Fondateur en Suisse d’une nouvelle Eglise, l’Eglise libérale, ouverte à tous, sans dogme ni clergé, proposant, sur le modèle du Christ, « une vie plus sainte au-dedans, plus active au dehors » (p 24), ce fils de protestants est convaincu que l’homme aspire au divin, un divin immanent à la conscience. Il militera toute sa vie pour une religion laïque « de salut terrestre et de transformation sociale » (p 26).
La foi laïque de Ferdinand Buisson répond au besoin de créer cet esprit public qui a fait défaut à la Révolution puis a mené la République à sa perte, alors qu’il apparaît impossible de « protestantiser la France ou de démocratiser le catholicisme ». Il s’inscrit dans la lignée de penseurs nombreux qui, d’Edgar Quinet à Jean-Jaurès, ont conçu la laïcité pour faire pièce au pouvoir de l’Eglise catholique. Non pour extirper tout sentiment religieux, mais pour épurer la religion et en faire le socle de la morale et de l’ambition Républicaine.
Ferdinand Buisson rejette le positivisme, car il abandonnerait aux Eglises constituées le monopole de la transcendance. Mais Vincent Peillon souligne toute la difficulté et l’ambiguïté de sa position en se référant à Proudhon, pour qui il faut choisir entre l’Eglise et la Révolution : « si on garde un bout de religion, on garde toute la religion, c´est-à-dire l’Eglise et le catholicisme » (p 176).
C’est à l’homme de faire Dieu
Ferdinand Buisson en appelle à un christianisme originaire : « Foi en Christ et liberté pour tout le reste ». (p 155) Il est viscéralement opposé à tout credo, qu’il soit religieux ou même moral. (p 228). Il « craint par-dessus tout un catéchisme républicain, une orthodoxie laïque » (p 273). Il place la liberté de conscience, fondement de tous les droits et de toutes les libertés, au centre de sa « théologie ». La laïcité qu’il défend et installe dans l’école publique intègre ses deux convictions fondamentales : l’homme est religieux, l’homme est libre.
Très documentée, cette longue page d’histoire des idées conduit le lecteur de la Réforme à la Révolution en passant par les Lumières et lui fait vivre les nombreux débats autour de la naissance chaotique de la République au 19e siècle. Bien qu’il ne prenne pas explicitement partie, on sent une grande proximité de l’auteur avec son confrère en philosophie et en politique, voire une vive sympathie pour ses idées, qu´il justifie dans une interview à Philosophie Magazine (« Il faut armer spirituellement la gauche »).

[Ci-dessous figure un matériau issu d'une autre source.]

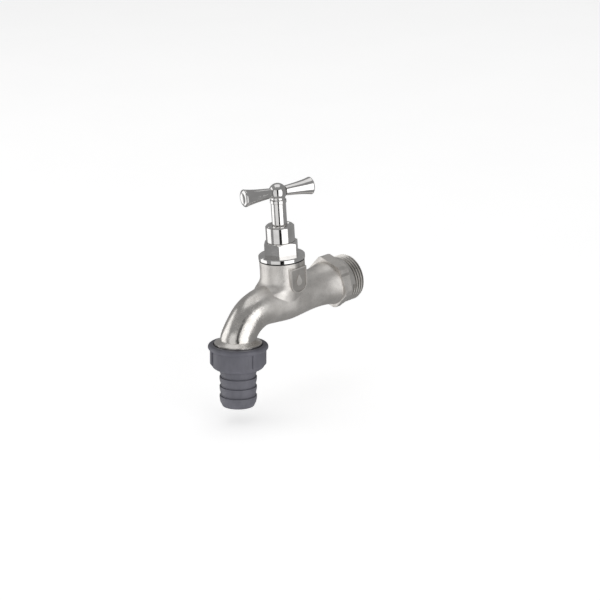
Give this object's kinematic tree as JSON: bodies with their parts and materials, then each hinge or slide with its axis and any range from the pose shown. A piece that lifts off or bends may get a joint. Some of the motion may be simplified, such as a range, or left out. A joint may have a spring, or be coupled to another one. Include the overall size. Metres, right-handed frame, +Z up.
{
  "type": "hose bib",
  "caption": "Wall-mounted hose bib with a tee handle, curved spout, screw-down valve, union nut and barbed hose tail.",
  "frame": {"origin": "centre of the inlet thread's shoulder plane, on the inlet axis", "axes": "+Y runs along the inlet into the wall, +Z is up, and the spout points along -Y"},
  "size_m": [0.0332, 0.1035, 0.1183],
  "materials": {
    "cast_nickel": "satin nickel-chrome plate on cast brass",
    "polished_chrome": "polished",
    "dark_plastic": "moulded, satin",
    "black_fibre": "matt",
    "rubber": "matt",
    "packing": "greased graphite cord",
    "brass": "machined"
  },
  "bodies": {
    "tap": {"tap_body": "cast_nickel", "bonnet": "polished_chrome", "bonnet_gasket": "black_fibre", "gland_nut": "polished_chrome", "gland_follower": "brass", "packing_ring_upper": "packing", "packing_ring_lower": "packing", "packing_seat_washer": "brass"},
    "jumper": {"jumper_valve": "brass", "seat_washer": "rubber", "washer_plate": "brass", "washer_nut": "brass"},
    "spindle": {"spindle": "polished_chrome", "handle_hub": "polished_chrome", "handle_arm_near": "polished_chrome", "handle_arm_far": "polished_chrome"},
    "seal": {"tail_seal": "rubber"},
    "union_nut": {"union_nut": "dark_plastic"},
    "hose_tail": {"hose_tail": "dark_plastic"}
  },
  "joints": [
    {"name": "jumper_lift", "type": "slide", "parent": "tap", "child": "jumper", "axis": [0, 0, 1], "range_m": [0, 0.006]},
    {"name": "spindle_turn", "type": "hinge", "parent": "jumper", "child": "spindle", "pos_m": [0, -0.039, 0.05], "axis": [0, 0, 1], "range_deg": [0, 1080]},
    {"name": "union_drop", "type": "slide", "parent": "tap", "child": "seal", "axis": [0, -0.0872, -0.9962], "range_m": [0, 0.00726]},
    {"name": "union_nut_turn", "type": "hinge", "parent": "seal", "child": "union_nut", "pos_m": [0, -0.07536, -0.01582], "axis": [0, -0.0872, -0.9962], "range_deg": [0, 1440]},
    {"name": "tail_swivel", "type": "hinge", "parent": "seal", "child": "hose_tail", "pos_m": [0, -0.07536, -0.01582], "axis": [0, -0.0872, -0.9962], "continuous": true}
  ],
  "couplings": [
    {"joint": "jumper_lift", "follows": "spindle_turn", "m_per_rad": 0.0003183},
    {"joint": "union_drop", "follows": "union_nut_turn", "m_per_rad": 0.0002887}
  ]
}
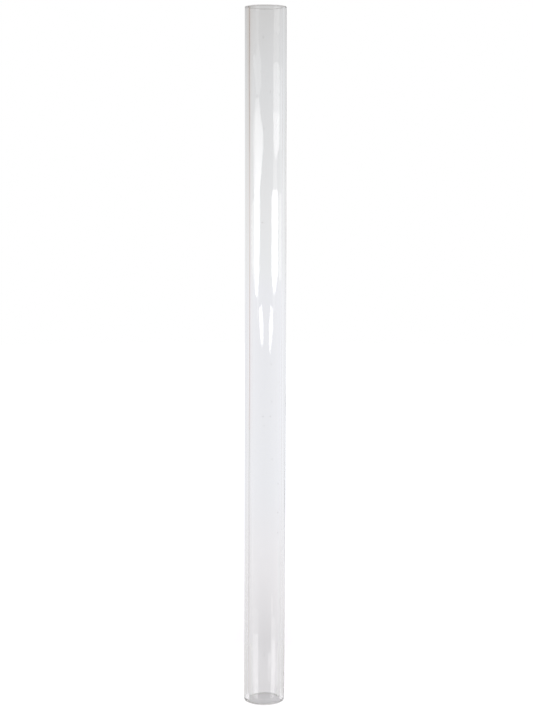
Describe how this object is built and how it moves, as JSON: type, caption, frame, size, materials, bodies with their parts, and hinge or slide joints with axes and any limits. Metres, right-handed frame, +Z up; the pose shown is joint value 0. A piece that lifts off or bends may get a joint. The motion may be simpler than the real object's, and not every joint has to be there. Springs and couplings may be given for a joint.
{
  "type": "clear glass tube",
  "caption": "Straight heavy-walled clear glass tube, open at both ends, with flame-rounded rims; the bare outer jacket tube of a laboratory condenser.",
  "frame": {"origin": "centre of the lower opening, on the plane of the lower rim, which the tube stands on", "axes": "+Z up along the tube's axis; the tube is round, so +X and +Y are any two square directions across it"},
  "size_m": [0.03, 0.03, 0.51],
  "materials": {
    "clear_glass": "clear, colourless, smooth drawn glass with flame-rounded rims"
  },
  "bodies": {
    "root": {"glass_tube": "clear_glass"}
  },
  "joints": []
}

Voir aussi : Petite généalogie de Ferdinand Buisson de Vincent Peillon, par Antoine Peillon, Théolib N°49
Citations de Ferdinand Buisson
« Véritablement libre et véritablement responsable, l’âme humaine se trouve placée en face du devoir ; la loi morale se dresse devant elle, écrite d’abord dans la conscience par la nature elle-même, rendue plus lisible encore par l’Evangile. Que l’âme arrive à s’y soumettre pleinement par une obéissance volontaire, voilà l’essence de la vie morale et le but suprême de la religion ».
Ferdinand Buisson, Sébastien Castellion, sa vie, son œuvre (1515-1563)
Ce que veut la religion, c’est que « l’esprit poursuive toujours l’infini, et ne se flatte jamais de le posséder ». Pour le religieux laïque, « croire en Dieu, ce n’est pas croire que Dieu est, c’est vouloir qu’il soit ».
Ferdinand Buisson, La Religion, la Morale et la Science
Docteur en philosophie et homme politique, auteur de plusieurs ouvrages sur la pensée socialiste et la philosophie républicaine, Vincent Peillon a été ministre de l’Education Nationale entre 2012 et 2014 dans le gouvernement Ayrault.
Ferdinand Buisson (1841-1932), principal artisan de la laïcité française (par ailleurs Prix Nobel de la paix en 1927) a dirigé la première bible des instituteurs, les fameux « hussards noirs » qui vont répandre la bonne parole républicaine, armés du Dictionnaire de pédagogie et d’instruction primaire. Dans ce livre, l’auteur souligne combien la laïcité, faite religion nouvelle, joue un rôle philosophique et politique. En montrant qu’elle fut d’abord la formulation d’un théologicopolitique spécifiquement républicain, Vincent Peillon ouvre de nouveaux horizons de recherche et d’interrogation pour la philosophie politique contemporaine.